Echte, lebendige Gesichter verlieren zugunsten hübsch-glatter Urlaubsortfassaden. Endgültiges und weit bekanntes Beispiel: Prenzlauer Berg. Derzeit
in dieser Entwicklung begriffenes Beispiel: die Stralsunder Altstadt. Zukünftiges "Opfer": Neuendorf? Ich unterschreibe diese Petition, weil ich Neuendorf, ja ganz Hiddensee,
unterstützen und mahnen möchte für das eigene, innerste Angesicht
einzustehen und es zu bewahren und nicht für schnelle Gewinne zu verschleudern. Und
um jene, die es genau wegen dieses Gesichtes auf dieses kleine Eiland zieht,
zu mahnen, nicht mit dem Druckmittel des Gewinnes von außen auf Hiddensee einzuwirken. Dies ist keine Übertreibung. Man schaue sich doch all die
urlaubsparadiesverbauten Rügener Orte an, deren ehemalige Ursprünglichkeit die
Reisenden und nachfolgend die Investoren überhaupt erst anzog. Sellin, Göhren,
Glowe, Binz, bald auch Altefähr und viele andere und alle Gemeinden wünschen
sich nichts mehr als ein Stückchen abzubekommen vom Tourismus(puste)kuchen.
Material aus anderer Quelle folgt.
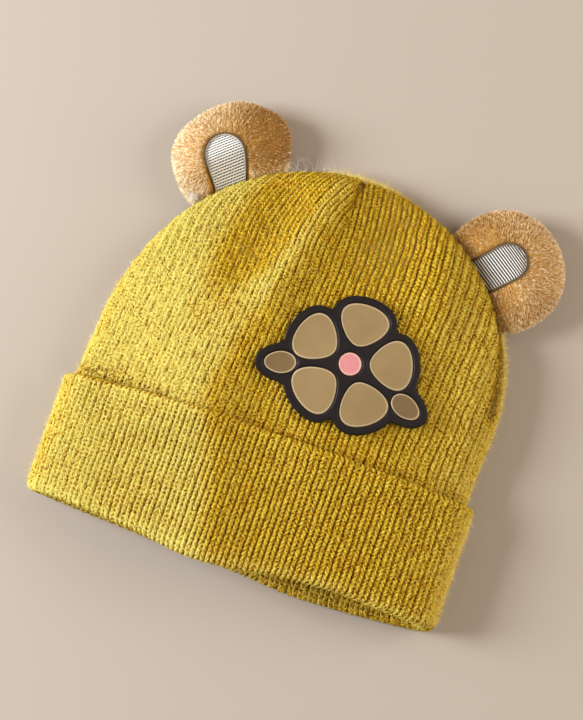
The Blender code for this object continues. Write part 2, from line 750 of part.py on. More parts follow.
def main():
    """Builds every piece and centres the hat on its box."""
    for obj in list(bpy.data.objects):
        bpy.data.objects.remove(obj, do_unlink=True)
    pieces = {"knit_body": knit_body()}
    surfaces = {"knit_body": "knit"}
    for side in EARS:
        pieces[f"ear_{side}"] = ear(side)
        pieces[f"ear_{side}_inner"] = ear_insert(side)
        surfaces[f"ear_{side}"] = "plush"
        surfaces[f"ear_{side}_inner"] = "insert"
    for name, piece in patch_pieces().items():
        pieces[name] = piece
        kind = name.split("_")[0]
        colour = {"patch": "dark", "petal": "tan", "leaf": "taupe", "flower": "pink"}[kind]
        surfaces[name] = f"rubber_{colour}"
    corners = np.concatenate([points for points, _ in pieces.values()])
    low, high = corners.min(axis=0), corners.max(axis=0)
    shift = np.array([-(low[0] + high[0]) / 2, -(low[1] + high[1]) / 2, -low[2]])
    for name, (points, faces) in pieces.items():
        add_object(name, points, faces, material(name, surfaces[name]), shift)


main()
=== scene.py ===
"""Looks of a knitted baby hat with two plush ears, lying on its back.

Each piece is a surface worked out as whole arrays: the knit is one tube whose stitches
stand on a form of two parameters, the ears are cushions under a pile of tapered hairs,
and the patch is a moulded relief. Lengths are in metres.
"""

import logging
import math
from dataclasses import dataclass, field
from enum import Enum

import bpy
import numpy as np
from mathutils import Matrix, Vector


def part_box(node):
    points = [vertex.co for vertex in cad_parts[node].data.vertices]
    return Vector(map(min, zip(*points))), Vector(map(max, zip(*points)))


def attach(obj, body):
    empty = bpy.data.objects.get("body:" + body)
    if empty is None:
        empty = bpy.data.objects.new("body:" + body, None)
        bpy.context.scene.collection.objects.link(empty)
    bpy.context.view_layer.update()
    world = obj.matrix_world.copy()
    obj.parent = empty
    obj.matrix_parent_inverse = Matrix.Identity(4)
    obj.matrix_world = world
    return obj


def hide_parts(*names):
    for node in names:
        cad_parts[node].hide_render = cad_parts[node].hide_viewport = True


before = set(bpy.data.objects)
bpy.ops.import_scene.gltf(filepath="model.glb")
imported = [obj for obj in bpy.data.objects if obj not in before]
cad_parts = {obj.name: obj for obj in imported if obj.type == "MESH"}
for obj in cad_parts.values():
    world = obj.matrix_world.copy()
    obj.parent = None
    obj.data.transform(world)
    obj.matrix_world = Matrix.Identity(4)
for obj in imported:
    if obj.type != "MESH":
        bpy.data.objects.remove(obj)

LOG = logging.getLogger("baby_hat")
Array = np.ndarray
FULL_TURN = 2.0 * math.pi
FLOOR_CLEARANCE = 0.0001

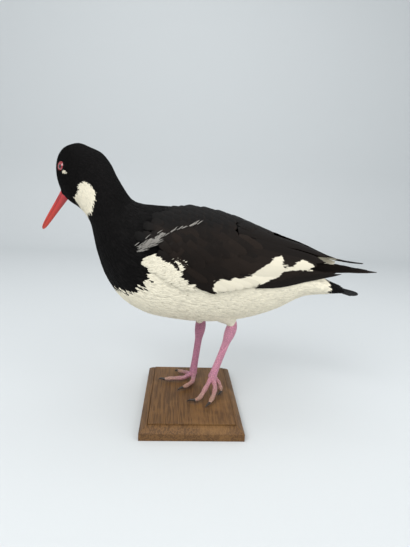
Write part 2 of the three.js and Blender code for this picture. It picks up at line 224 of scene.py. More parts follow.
# Each lamp's place, its power in watts and the side of its square, and the spot they all face.
LAMPS = {
    "key": ((-0.75, -0.95, 1.25), 17.0, 1.1),
    "fill": ((0.95, -0.85, 0.75), 8.0, 1.3),
    "top": ((0.1, 0.25, 1.6), 9.0, 1.4),
}
LAMP_TARGET = Vector((0.02, 0.02, 0.14))
ROOM_COLOUR = (0.90, 0.95, 0.98, 1.0)
ROOM_STRENGTH = 0.55
for lamp_name, (lamp_place, power, lamp_side) in LAMPS.items():
    lamp_data = bpy.data.lights.new(lamp_name, "AREA")
    lamp_data.energy = power
    lamp_data.size = lamp_side
    lamp = bpy.data.objects.new(lamp_name, lamp_data)
    lamp.location = lamp_place
    aim = LAMP_TARGET - Vector(lamp_place)
    lamp.rotation_euler = aim.to_track_quat("-Z", "Y").to_euler()
    bpy.context.scene.collection.objects.link(lamp)
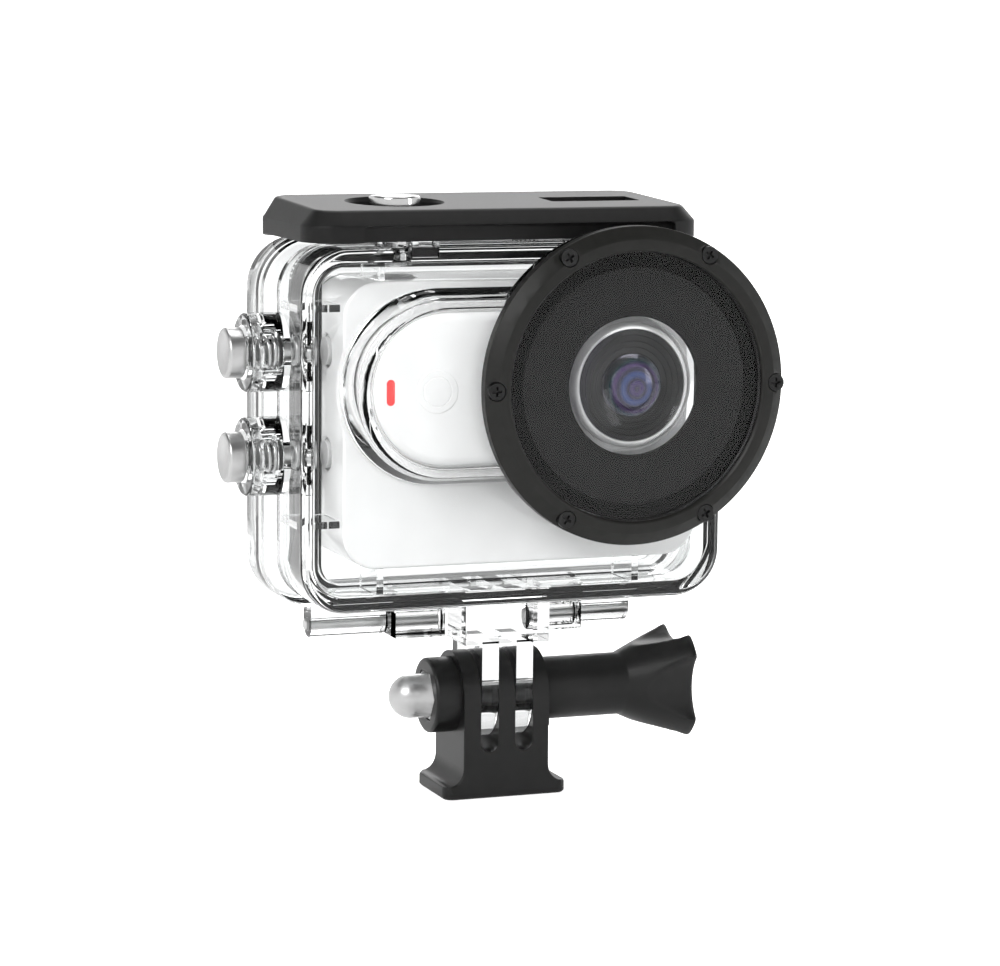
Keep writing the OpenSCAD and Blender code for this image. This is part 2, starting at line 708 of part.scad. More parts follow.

Freuen wir uns, bald ist alles hübsch sauber und glatt
saniert und bald findet der Gast der Rügen suchte, ein Urlaubsparadies zum Wiedererkennen
wie auf Mallorca, Zypern, Sylt oder sonst wo. Sind wir dann zufrieden?
Geht doch besonnen mit euren Paradiesen um, so sie noch
erhalten sind. Die Zukunftssorgen um Neuendorf auf Hiddensee, die in dieser
Petition angemahnt werden und vor denen Neuendorf auch durch seine Freunde von
Außen bewahrt werden soll, sind nur die Spitze vom Eisberg eines
Wandlungsprozesses für eine Region Europas, der nicht umzukehren ist. Ein Prozess, der an den
Einheimischen vorbei entwickelt wird. Denn die großen Gewinne dieser Region gelangen
höchst selten den Menschen von hier zum Wohle.